Morning Commentary: Preferreds kick week off with negative tone; Wells Fargo, Maiden buck the trend

By Stephanie N. Rotondo

Seattle, July 24 – The preferred stock market was starting the new week off with a weaker tone early Monday.

The Wells Fargo Hybrid and Preferred Securities index was off 24 basis points at mid-morning. The U.S. iShares Preferred Stock ETF was down 3 bps.

And, while liquidity continued to be subdued, what was trading actively in early dealings was bucking the downward trend.

For instance, Wells Fargo & Co.’s 5.625% class A series Y noncumulative preferreds (NYSE: WFCPrY) were up 8 cents at $25.85.

There was no fresh news out on the San Francisco-based bank, though it was reported on Friday that it had potentially gotten itself in hot water yet again by releasing sensitive client information to a former employee.

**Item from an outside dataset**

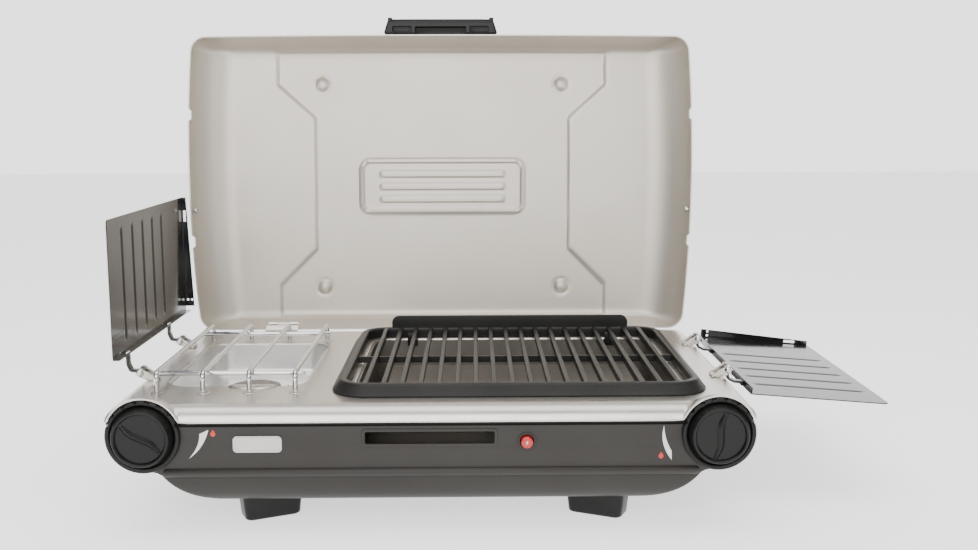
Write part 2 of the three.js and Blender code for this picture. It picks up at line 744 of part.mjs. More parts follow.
const lidY = (reach) => lidRearY - reach; // reach is measured forwards from the rear rim
const lidZ = (height) => lidRimZ + height; // height is measured up from the rim plane
const lidHalfWidth = (reach) => 302.7 + 0.1111 * reach - 0.000264 * reach * reach;

// One ring of the lid at a height above its rim, with the skin set in by `inset`.
function lidRing(height, inset) {
  const sideBend = 50;
  const sideIn = height > lidDepth - sideBend
    ? sideBend - Math.sqrt(Math.max(sideBend ** 2 - (height - lidDepth + sideBend) ** 2, 0))
    : 0;
  const cornerRise = Math.max(height - 12, 0) / (lidDepth - 12);
  const frontIn = 12 * cornerRise ** 1.6 + inset;
  const rearIn = 9 * cornerRise ** 1.3 + inset;
  const rearReach = rearIn;
  const frontReach = lidLength - frontIn;
  const chamfer = 13;
  const bow = 2;
  const half = (reach) => lidHalfWidth(reach) - Math.min(sideIn, 46) - inset;
  const right = [];
  right.push([half(rearReach) - chamfer, rearReach]);
  right.push([half(rearReach) - 0.3 * chamfer, rearReach + 0.3 * chamfer]);
  const steps = 8;
  for (let i = 0; i <= steps; i += 1) {
    const reach = rearReach + chamfer + ((frontReach - rearReach - 2 * chamfer) * i) / steps;
    right.push([half(reach), reach]);
  }
  right.push([half(frontReach) - 0.3 * chamfer, frontReach - 0.3 * chamfer]);
  right.push([half(frontReach) - chamfer, frontReach]);
  right.push([150, frontReach + 0.7 * bow]);
  const left = right.map(([x, reach]) => [-x, reach]).reverse();
  const middle = [[0, frontReach + bow]];
  const around = [...right, ...middle, ...left].reverse();
  return around.map(([x, reach]) => [x, lidY(reach), lidZ(height)]);
}

function lidSolid(inset, low, high) {
  const heights = [low, 5, 10, 16, 24, 32, 40, 46, 50, 53];
  const bulk = heights.filter((height) => height < high - 1);
  return loft([...bulk, high].map((height) => lidRing(height, inset)));
}

// The panel's stepped outline: full width at both ends and drawn in across the middle.
function lidPanelShape(grow) {
  const wide = 211 + grow;
  const narrow = 164 + grow;
  const half = [[wide, 8 - grow], [wide, 52], [narrow, 99], [narrow, 268], [wide, 310], [wide, 354 + grow]];
  const mirrored = half.map(([x, reach]) => [-x, reach]).reverse();
  return outline([...half, ...mirrored].map(([x, reach]) => [x, lidY(reach)]));
}

{
  const outer = lidSolid(0, 0, lidDepth);
  const inner = lidSolid(sheet, -2, lidDepth - sheet);
  const raise = 1.4;
  const inPlan = (reach, shape) => prism(shape, "z", lidZ(lidDepth - sheet - 0.5), lidZ(lidDepth) + reach);
  const trim = prism(roundedRect(-260, lidY(350), 260, lidY(14), 20), "z", 0, 300);
  const raised = inPlan(raise, lidPanelShape(0)).intersect(trim);
  const hollow = prism(lidPanelShape(-sheet), "z", lidZ(lidDepth - sheet - 3), lidZ(lidDepth - sheet) + raise);
  const notches = [];
  for (const side of sides) {
    for (const y of screenArmY) {
      const a = side * 290;
      const b = side * 330;
      notches.push(block(Math.min(a, b), Math.max(a, b), y - 7.5, y + 7.5, lidRimZ - 5, deckZ + 14.5));
    }
  }
  const shell = outer.add(raised).subtract(inner).subtract(hollow.intersect(trim));
  piece("lid_shell", cut(shell, notches), finish.champagne, lidBody);
}

// Handle on the front wall, with a latch bar hung between its ears.
const latchAxisY = lidY(387);
const latchAxisZ = lidZ(20);
{
  const grip = prism(
    outline([[-69, lidY(368.5)], [-70.5, lidY(371)], [-66, lidY(handleReach)], [66, lidY(handleReach)],
      [70.5, lidY(371)], [69, lidY(368.5)]]),
    "z",
    lidZ(9),
    lidZ(26),
  );
  const ears = sides.map((side) => {
    const [a, b] = [side * 60.5, side * 66];
    return block(Math.min(a, b), Math.max(a, b), lidY(latchReach + 1.5), lidY(handleReach - 1), lidZ(15), lidZ(25));
  });
  const bore = rod("x", [latchAxisY, latchAxisZ], -63.5, 63.5, 1.9, 1.9, 16);
  piece("lid_handle", unite([grip, ...ears]).subtract(bore), finish.blackPlastic, lidBody);

  const tongueLow = -33.5;
  const bar = block(-59.5, 59.5, lidY(latchReach), lidY(handleReach + 0.9), lidZ(tongueLow), latchAxisZ + 1);
  const tongue = block(-55, 55, lidY(latchReach), lidY(376), lidZ(tongueLow), lidZ(tongueLow + 3));
  const trunnions = rod("x", [latchAxisY, latchAxisZ], -62.8, 62.8, 1.4, 1.4, 16);
  const holder = new THREE.Group();
  holder.position.set(0, latchAxisY, latchAxisZ);
  holder.rotation.x = -latchThrown;
  lidBody.add(holder);
  const hung = unite([bar, tongue, trunnions]).translate([0, -latchAxisY, -latchAxisZ]);
  piece("latch_bar", hung, finish.blackPlastic, holder);
}

// Round-headed pins that the screens hook on, one near the rim of each side wall.
for (const side of sides) {
  const reach = 150;
  const wall = lidHalfWidth(reach);
  const [near, far] = [side * (wall - sheet - 1), side * (wall - sheet - 6)];
  const head = rod("x", [lidY(reach), lidZ(9)], Math.min(near, far), Math.max(near, far), 4.5, 4.5, 16);
  piece(`hook_pin_${sideName(side)}`, head, finish.chrome, lidBody);
}

// Lid hinges: a strap on the deck, a leaf inside the lid's rear wall and a pin through both.
for (const side of sides) {
  const name = sideName(side);
  const x = side * 200;
  const strapShape = outline([
    [163, deckZ + gap], [181, deckZ + gap], [186, deckZ + 4.4], [195, deckZ + 4.4], [195, deckZ + 7.4],
    [184.6, deckZ + 7.4], [179.5, deckZ + 2.6], [163, deckZ + 2.6],
  ]);
  const boreAll = rod("x", [lidPivotY, lidPivotZ], x - 30, x + 30, 1.9, 1.9, 16);
  const strap = prism(strapShape, "x", x - 20, x + 20);
  const barrel = rod("x", [lidPivotY, lidPivotZ], x - 7, x + 7, 3.2, 3.2, 16);
  const room = sides.map((end) => {
    const [a, b] = [x + end * 7, x + end * 24];
    return block(Math.min(a, b), Math.max(a, b), 189, 205, deckZ, deckZ + 20);
  });
  piece(`hinge_strap_${name}`, cut(strap.add(barrel), [...room, boreAll]), finish.darkSteel);

  const plate = block(x - 18, x + 18, lidRearY - sheet - gap - 1.8, lidRearY - sheet - gap, lidZ(2.5), lidZ(13));
  const web = block(x - 18, x + 18, lidPivotY, lidRearY - sheet - gap - 1, lidPivotZ - 1.5, lidPivotZ + 1.5);
  const leafBarrels = rod("x", [lidPivotY, lidPivotZ], x - 18, x + 18, 3.2, 3.2, 16);
  const middle = block(x - 7.4, x + 7.4, 190, 200.6, deckZ - 5, deckZ + 20);
  const leaf = cut(unite([plate, web, leafBarrels]), [middle, boreAll]);
  piece(`hinge_leaf_${name}`, leaf, finish.darkSteel, lidBody);

  piece(`hinge_pin_${name}`, rod("x", [lidPivotY, lidPivotZ], x - 19, x + 19, 1.5, 1.5, 12), finish.chrome);
}

export default grill;
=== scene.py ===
"""Folding camp grill: the visible model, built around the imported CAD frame.

Lengths are in millimetres in this file and become metres when a mesh is made.
X is to the cook's right, Y to the back, Z up; the frame's boxes give the places.
"""
import json
import math

import bmesh
import bpy
import numpy as np
from mathutils import Matrix, Vector


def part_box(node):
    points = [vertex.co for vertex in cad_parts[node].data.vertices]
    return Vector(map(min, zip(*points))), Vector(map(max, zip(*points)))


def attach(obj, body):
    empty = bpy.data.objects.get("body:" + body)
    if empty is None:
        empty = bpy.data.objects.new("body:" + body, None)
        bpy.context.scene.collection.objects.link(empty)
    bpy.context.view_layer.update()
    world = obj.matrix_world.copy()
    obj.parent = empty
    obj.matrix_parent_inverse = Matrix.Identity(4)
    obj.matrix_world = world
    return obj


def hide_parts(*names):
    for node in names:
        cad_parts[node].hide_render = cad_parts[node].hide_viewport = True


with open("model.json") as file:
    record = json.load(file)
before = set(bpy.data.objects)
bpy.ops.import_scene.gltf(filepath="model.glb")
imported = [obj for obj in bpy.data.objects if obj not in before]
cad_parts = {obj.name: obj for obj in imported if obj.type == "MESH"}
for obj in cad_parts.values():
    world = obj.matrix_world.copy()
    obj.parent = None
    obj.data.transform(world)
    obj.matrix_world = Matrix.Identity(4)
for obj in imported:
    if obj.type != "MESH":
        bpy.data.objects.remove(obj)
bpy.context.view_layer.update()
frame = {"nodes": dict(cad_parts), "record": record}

MM = 0.001
SIDES = (("left", -1), ("right", 1))


def box_mm(node):
    low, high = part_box(node)
    return np.array(low) / MM, np.array(high) / MM


# ------------------------------------------------------------------ driving dimensions
SHEET = 1.6
DECK_LOW, DECK_HIGH = box_mm("top_deck")
DECK_Z = box_mm("grill_grate")[1][2] - 26.0
SKIRT_Z = DECK_LOW[2] + 3.3
KNOB_X = 271.0
KNOB_Z = 70.0
FASCIA_LOW, FASCIA_HIGH = box_mm("front_fascia")
POD_RADIUS = FASCIA_HIGH[2] - KNOB_Z
FACE_Y = box_mm("name_plate")[1][1] + 0.3
WELL_LOW, WELL_HIGH = box_mm("stove_well")
WELL_FLANGE = 6.0
WELL_HOLE = (WELL_LOW[0] + WELL_FLANGE, WELL_LOW[1] + WELL_FLANGE,
             WELL_HIGH[0] - WELL_FLANGE, WELL_HIGH[1] - WELL_FLANGE)
BASIN_LOW, BASIN_HIGH = box_mm("grill_basin")
BASIN_FLANGE = 5.0
BASIN_HOLE = (BASIN_LOW[0] + BASIN_FLANGE, BASIN_LOW[1] + BASIN_FLANGE,
              BASIN_HIGH[0] - BASIN_FLANGE, BASIN_HIGH[1] - BASIN_FLANGE)
LID_PIVOT = (196.5, 105.5)
LID_OPEN = math.radians(94)
LID_REAR_Y = 203.5
LID_RIM_Z = DECK_Z + 1
LID_LENGTH = 365.0
LID_DEPTH = 55.0
SCREEN_PIVOT = (303.0, 106.5)
SCREEN_ARMS = (-66.0, 92.0)
LATCH_AXIS = (LID_REAR_Y - 387, LID_RIM_Z + 20)
LATCH_THROWN = math.radians(182)
LATCH_FRONT = LID_REAR_Y - 388.4
LATCH_RIB_DEPTH = 4.2  # stops short of the fascia's slot frame when the latch is shut
NOTCH_HALF_WIDTH = 7.5
NOTCH_RISE = 0.155  # share of the side wall that a notch takes away
IGNITER_X, IGNITER_Z = 89.6, 63
FLOOR_Z = box_mm("foot_front_left")[0][2]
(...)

The employee, through his legal counsel, was seeking documents from Wells Fargo related to a defamation lawsuit. The client data was included in what was sent to the attorney.

The bank said the release was an accident and that it was investigating to see how such a breach occurred.

Meanwhile, Maiden Holdings Ltd.’s 6.7% series D noncumulative preference shares (NYSE: MHPrD) were also busy and better, adding 9 cents to trade at $25.04.

In GSE paper, Freddie Mac’s 8.375% fixed-to-floating rate noncumulative preferreds (OTCBB: FMCKJ) were 40 cents, or 6.80%, higher at $6.28.